You’ll NEVER hear an 80 year old man or woman say “You know, I just really wish I just had less lean muscle mass."

Why we should care:

  1. Stability
  2. Glucose Metabolism
  3. Inflammation Control
  4. Cognition
I’ve told some of you about meeting Dion Friedland at a medical conference.  His energy and vitality were contagious, he was happily married & in excellent physical condition.  I thought he was around 60-65 years of age, and was shocked when he told me he was 80.  I interrogated him to get all his secrets, discussed his training regimen, dietary/lifestyle habits, etc. (He also said he didn’t need viagra & with a wink “and I don’t have any trouble there”)..
Lean muscle is simply the currency of longevity.  It’s more than aesthetics, or strength (though that one’s important), it also plays a huge role in maintaining metabolic health.  
Skeletal muscle mass loss occurs with time, as we age. (I refuse to standby and accept this). Sarcopenia (muscle wasting) does us no favors. If you're interested in living longer and better, you'll do everything you can to avoid loss of lean muscle.
Stability -an obvious necessity, but often not managed early enough.  That fall that happens later in life, sending you down a trajectory of long hospital stays, which are compounded by their own inherent risks, post-operative complications, impairing mobility, contributing to depression, shortening life.  
But poor lean muscle mass is also associated with poor cognition & dementia.  Whether that's correlation or causality, I frankly want to avoid that mess altogether, & that's what I want for all of you as well.  If we maintain robust physical health, yet don’t have our mental faculties to interact appropriately with our loved ones, recognize our grand/great grandchildren, what's the use?
A recent article from Gerontology (linked below), goes into depth on this subject.  Adequate skeletal muscle mass, physically active muscle, has been shown to increase myokine secretion, releasing BDNF (brain-derived neurotrophic factor).  Lean muscle mass improves insulin sensitivity.
During my time in the Emergency Department, I was struck with something that is all the time so obvious, but most don’t back up to see the big picture.  It’s not new, I’ve noticed it for years.  All individuals, with chronic illness, or in poor health, have a poor lean muscle structure.  Every. Single. One.
Glucose Metabolism-  Centenarians have something in common, they metabolize glucose well.   The APOE gene ( tested on all of our patients), has multiple functions, cholesterol metabolism, glucose metabolism, Alzheimer's risks)  Those with the APOE 2 gene have been shown to metabolize glucose more efficiently. I’ve always been interested in those who have long, healthy lives, those who live in blue zones, etc. and learn from them, to glean information and reverse engineer and apply as much to my own life as possible, and pass that on to our clients.  

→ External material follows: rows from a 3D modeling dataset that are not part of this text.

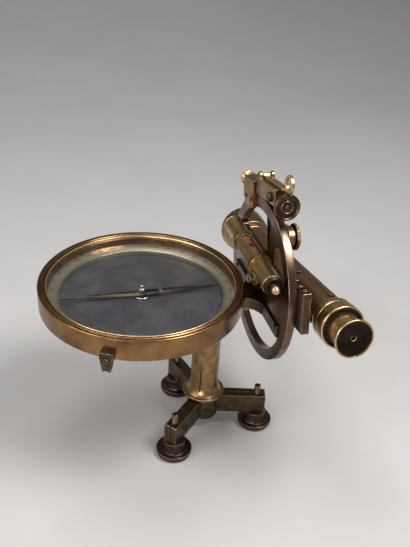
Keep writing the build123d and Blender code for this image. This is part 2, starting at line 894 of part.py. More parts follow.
# Yoke: tongue under the bridge, flared arms and thin pads on the web
with BuildPart() as yoke:
    with BuildSketch(Plane.XY.offset(yoke_base)):
        with BuildLine():
            Polyline(
                (bridge_front, yoke_stem_half),
                (lap_start, yoke_stem_half),
                (lap_start, -yoke_stem_half),
                (bridge_front, -yoke_stem_half),
            )
            Spline(
                (bridge_front, -yoke_stem_half),
                (circle_x, -yoke_flare_half),
                tangents=[(1, -0.3), (0.15, -1)],
            )
            Line((circle_x, -yoke_flare_half), (circle_x, yoke_flare_half))
            Spline(
                (circle_x, yoke_flare_half),
                (bridge_front, yoke_stem_half),
                tangents=[(-0.15, -1), (-1, -0.3)],
            )
        make_face()
    extrude(amount=yoke_height)
    with BuildSketch(Plane.XY.offset(yoke_base)):
        with Locations((circle_x, 0)):
            Rectangle(yoke_pad_t, 2 * yoke_pad_half, align=(Align.MAX, Align.CENTER))
    extrude(amount=yoke_height)
    with BuildSketch(Plane.XY.offset(column_top + lap_deep)):
        with Locations((lap_start - 1, 0)):
            Rectangle(
                bridge_front + turn_gap - lap_start + 1, 3 * yoke_stem_half, align=(Align.MIN, Align.CENTER)
            )
    extrude(amount=yoke_height, mode=Mode.SUBTRACT)
    with BuildSketch(Plane.XY.offset(yoke_base)):
        with Locations((lap_screw_x, -lap_screw_y), (lap_screw_x, lap_screw_y)):
            Circle(yoke_screw_r + seat_fit)
    extrude(amount=yoke_height, mode=Mode.SUBTRACT)
    with BuildSketch(circle_plane.offset(circle_x)):
        with Locations(
            (-yoke_screw_y, yoke_base + yoke_screw_up - axis_z),
            (yoke_screw_y, yoke_base + yoke_screw_up - axis_z),
        ):
            Circle(yoke_screw_r + seat_fit)
    extrude(amount=-yoke_pad_t, mode=Mode.SUBTRACT)
yoke.part.label = "yoke"
export_step(yoke.part, "parts/yoke.step")

with BuildPart() as yoke_screws:
    for side in (-1, 1):
        add(
            slotted_screw(
                Vector(circle_x - yoke_pad_t, side * yoke_screw_y, yoke_base + yoke_screw_up),
                Vector(-1, 0, 0),
                yoke_screw_head_r,
                yoke_screw_head_t,
                yoke_screw_r,
                yoke_pad_t + circle_t * 0.7,
            )
        )
        add(
            slotted_screw(
                Vector(lap_screw_x, side * lap_screw_y, yoke_base),
                Vector(0, 0, -1),
                yoke_screw_head_r,
                yoke_screw_head_t,
                yoke_screw_r,
                column_top + bridge_t - yoke_base - 2,
            )
        )
yoke_screws.part.label = "yoke_screws"
export_step(yoke_screws.part, "parts/yoke_screws.step")

# Level tube: windowed above, with beads at its ends and beside the window
level_centre = Vector(level_x, 0, axis_z + level_above_axis)
level_axis = Axis(level_centre, (0, 1, 0))
level_section = lathe_plane(level_centre, (0, 1, 0), (0, 0, 1))
with BuildPart() as level_tube:
    with BuildSketch(level_section):
        with Locations((level_bore_r, 0)):
            Rectangle(level_r - level_bore_r, 2 * level_half, align=(Align.MIN, Align.CENTER))
        with Locations((level_r, -level_half + level_bead_w / 2), (level_r, level_half - level_bead_w / 2)):
            Rectangle(2 * (level_bead_r - level_r), level_bead_w)
    revolve(axis=level_axis)
    with BuildSketch(Plane(level_centre)):
        with Locations((0, (window_near + window_far) / 2)):
            SlotOverall(window_far - window_near, 2 * window_half_w, rotation=90)
    extrude(amount=2 * level_r, mode=Mode.SUBTRACT)
level_tube.part.label = "level_tube"
export_step(level_tube.part, "parts/level_tube.step")

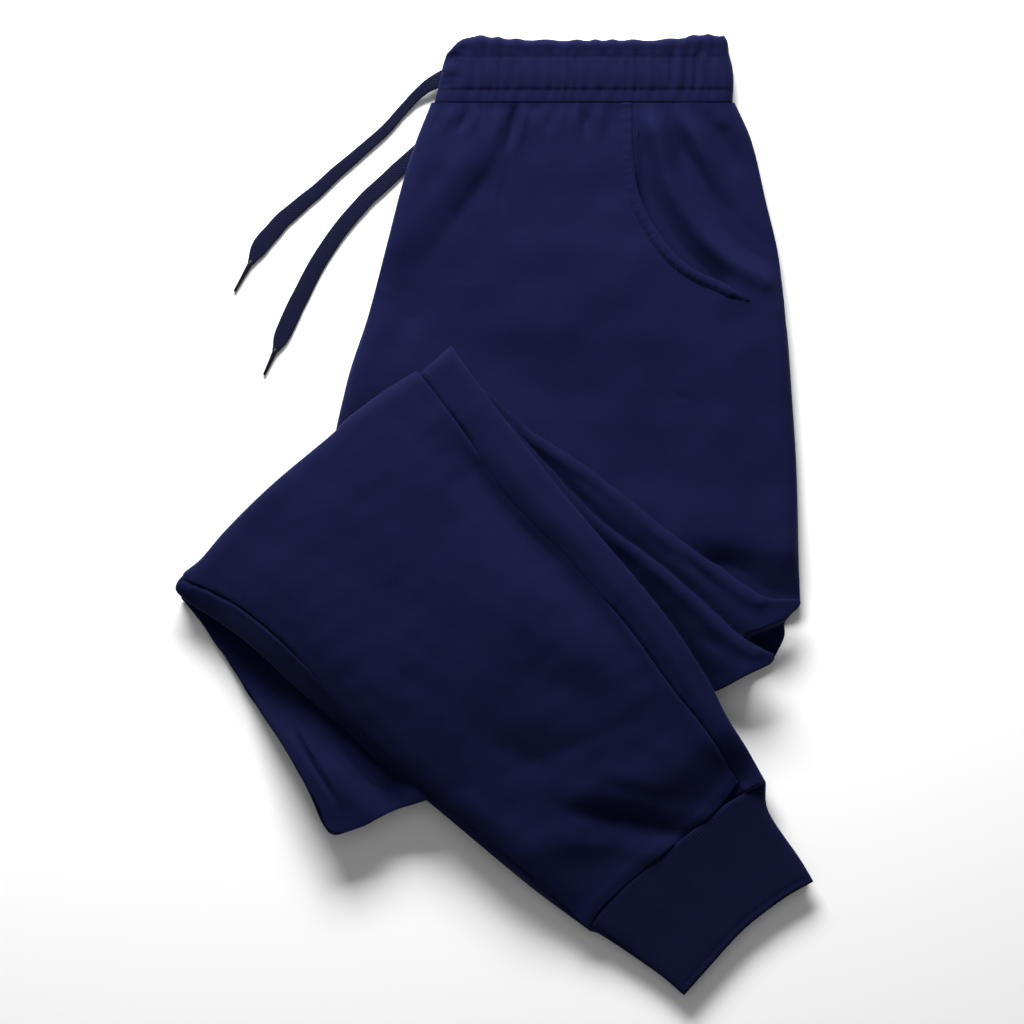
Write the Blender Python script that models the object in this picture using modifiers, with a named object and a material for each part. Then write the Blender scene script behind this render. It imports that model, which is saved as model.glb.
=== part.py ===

While building and maintaining a good lean muscle won’t guarantee you a life free of chronic disease (it’ll catch up to us all at some point, ….) but it’ll certainly build resilience & stack the odds in your favor for delaying the inevitable, allowing you to enjoy a longer, more vital life, like my friend Dion.

Build & maintain lean muscle- it’s something you can control & a must if you want to slow aging, enhance healthspan and lifespan.